━━━ Raw data ━━━
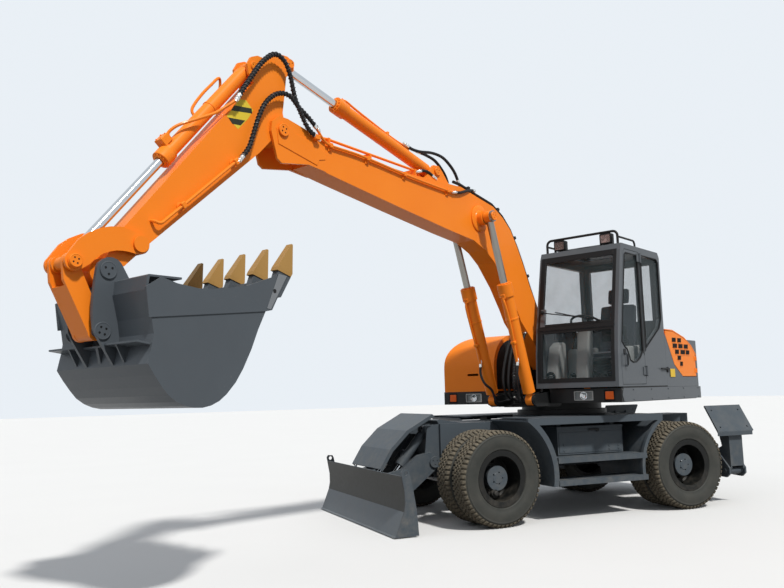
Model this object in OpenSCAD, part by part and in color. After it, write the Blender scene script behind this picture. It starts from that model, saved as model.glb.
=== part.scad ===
// Wheeled excavator with a one-piece boom, backhoe bucket, front blade and rear outriggers.
// Undercarriage: +X forward, +Y left, +Z up, ground at z = 0. The upper structure is turned about the slew axis.

/* [Wheels] */
// Radius of a tyre under load
tyre_r = 505; // [470:1:530]
// Width of one tyre
tyre_w = 256; // [220:1:270]
// Spacing of the two tyres of a twin wheel
twin_pitch = 310; // [290:1:330]
// Middle plane of a twin wheel from the machine's centre line
twin_y = 965; // [950:1:990]
// Radius of the rim's seat
rim_r = 254; // [235:1:265]
// Width between the rim's flanges
rim_w = 178; // [160:1:200]
// Radius of the planetary hub
hub_r = 130; // [110:1:145]
// Face of the hub cap from the middle plane of the twin wheel
hub_out = 176; // [150:1:190]
// Front axle ahead of the slew axis
front_x = 1673; // [1560:1:1700]
// Rear axle behind the slew axis
rear_x = 905; // [850:1:950]
// Kingpins from the centre line
kingpin_y = 600; // [580:1:610]
// Steering angle at rest, to the left
steer_deg = 5; // [0:0.1:20]

/* [Chassis] */
// Half width of the chassis box
chassis_hw = 400; // [360:1:420]
// Top of the chassis box
chassis_top = 1070; // [1040:1:1085]
// Depth of the chassis box
chassis_h = 300; // [260:1:320]
// Front end of the chassis box
chassis_front = 1930; // [1880:1:1940]
// Rear end of the chassis box
chassis_rear = 1560; // [1540:1:1570]
// Outer edge of the side steps
step_y = 1220; // [1150:1:1230]
// Radius of the front wheel arch of the step frame
arch_front_r = 705; // [700:1:720]
// Radius of the rear wheel arch of the step frame
arch_rear_r = 640; // [600:1:680]
// Top of the step frame
deck_z = 1120; // [1090:1:1135]
// Thickness of the step frame's plates
step_t = 14; // [8:1:20]

/* [Blade] */
// Half width of the blade
blade_hw = 1219; // [1100:1:1250]
// Thickness of the mouldboard
blade_t = 18; // [12:1:24]
// Blade pivot ahead of the slew axis
blade_piv_x = 2030; // [2010:1:2050]
// Height of the blade pivot
blade_piv_z = 650; // [630:1:670]
// Outer face of the blade's push arms
blade_arm_y = 430; // [410:1:440]
// Thickness of a push arm
blade_arm_t = 60; // [40:1:70]
// Half width of the arched cowl
cowl_hw = 455; // [440:1:480]
// Radius of a blade cylinder's barrel
blade_cyl_r = 52; // [40:1:55]

/* [Outriggers] */
// Pivot of an outrigger leg from the centre line
outr_y = 1075; // [1040:1:1100]
// Height of the outrigger pivot
outr_z = 385; // [360:1:420]
// Middle of the outrigger leg behind the slew axis
outr_x = 1725; // [1700:1:1760]
// Width of the outrigger leg
outr_w = 210; // [180:1:230]
// Length of the foot pad
pad_len = 570; // [500:1:620]

/* [Upper structure] */
// Turn of the upper structure to its left at rest
slew_deg = 26.5; // [0:0.1:45]
// Half width of the upper structure
upper_hw = 1230; // [1180:1:1250]
// Front face of the bumper
bumper_x = 851; // [830:1:860]
// Underside of the platform and its skirts
skirt_z = 1267; // [1255:1:1290]
// Height of the bumper and the skirts
skirt_h = 160; // [140:1:170]
// Rear end of the side skirts
skirt_rear = 1380; // [1340:1:1400]
// Tail swing radius
tail_r = 2150; // [2100:1:2200]
// Top of the counterweight and of the engine hood
hood_z = 2140; // [2080:1:2180]
// Wall of the sheet metal hoods
sheet_t = 14; // [8:1:20]

/* [Cab] */
// Inner side wall of the cab from the centre line
cab_in_y = 185; // [182:1:200]
// Wall thickness of the cab's posts and panels
cab_t = 55; // [45:1:65]
// Top of the cab roof
cab_top = 3090; // [3000:1:3120]
// Thickness of the glass
glass_t = 6; // [5:1:8]
// Rear edge of the door
door_rear = 170; // [150:1:190]
// Thickness of the door
door_t = 40; // [32:1:48]

/* [Boom] */
// Boom foot pin ahead of the slew axis
foot_x = 400; // [380:1:430]
// Height of the boom foot pin
foot_z = 1780; // [1760:1:1800]
// Half width of the boom box
boom_hw = 120; // [110:1:124]
// Thickness of the boom's plates
boom_t = 12; // [8:1:16]
// Radius of the large pins
pin_r = 40; // [34:1:44]
// Arm pivot ahead of the slew axis
nose_x = 4800; // [4780:1:4820]
// Height of the arm pivot
nose_z = 3690; // [3680:1:3700]
// Boom cylinders from the centre line
boom_cyl_y = 255; // [245:1:262]
// Radius of a boom cylinder's barrel
boom_cyl_r = 72; // [64:1:76]
// Radius of a boom cylinder's rod
boom_rod_r = 40; // [34:1:44]

/* [Arm and bucket] */
// Half width of the arm box
arm_hw = 100; // [90:1:106]
// Radius of the arm cylinder's barrel
arm_cyl_r = 66; // [56:1:70]
// Radius of the bucket cylinder's barrel
bucket_cyl_r = 58; // [50:1:62]
// Half width of the bucket
bucket_hw = 615; // [560:1:640]
// Thickness of the bucket's shell
bucket_t = 22; // [16:1:26]
// Number of teeth
teeth = 5; // [3:1:6]

/* [Hidden] */

$fn = 48;
slate = "#4b545c";
orange = "#f26a1b";
black = "#1b1c1e";
steel = "#b9bcc0";
rubber = "#262524";
lit = "#d8dde0";

// Clearance of a piece from the seat that it rests on
seat = 0.3;
// Clearance of a moving piece beside its ears
play = 6;
// The origin is the middle of the machine's plan
mid_x = 1958;
mid_y = 783;
axle_z = tyre_r;
outer_y = twin_y + twin_pitch / 2;
inner_y = twin_y - twin_pitch / 2;

// Moves what is modelled about the slew axis into the part's frame
module at_origin() { translate([-mid_x, -mid_y, 0]) children(); }
// Turns what is modelled in the upper structure's own directions
module upper() { at_origin() rotate([0, 0, slew_deg]) children(); }
// Extrudes a side view, drawn in x and z, from y0 to y1
module side(y0, y1) { translate([0, y1, 0]) rotate([90, 0, 0]) linear_extrude(y1 - y0) children(); }
// Round bar across the machine from y0 to y1
module cross_pin(p, r, y0, y1) { translate([p[0], y1, p[1]]) rotate([90, 0, 0]) cylinder(r = r, h = y1 - y0); }
// Box from its lowest to its highest corner
module block(a, b) { translate(a) cube(b - a); }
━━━
(Stated task)
Pick out each line in the material containing "from".

(Answer to this problem)
Model this object in OpenSCAD, part by part and in color. After it, write the Blender scene script behind this picture. It starts from that model, saved as model.glb.
// Middle plane of a twin wheel from the machine's centre line
// Face of the hub cap from the middle plane of the twin wheel
// Kingpins from the centre line
// Pivot of an outrigger leg from the centre line
// Inner side wall of the cab from the centre line
// Boom cylinders from the centre line
// Clearance of a piece from the seat that it rests on
// Extrudes a side view, drawn in x and z, from y0 to y1
// Round bar across the machine from y0 to y1
// Box from its lowest to its highest corner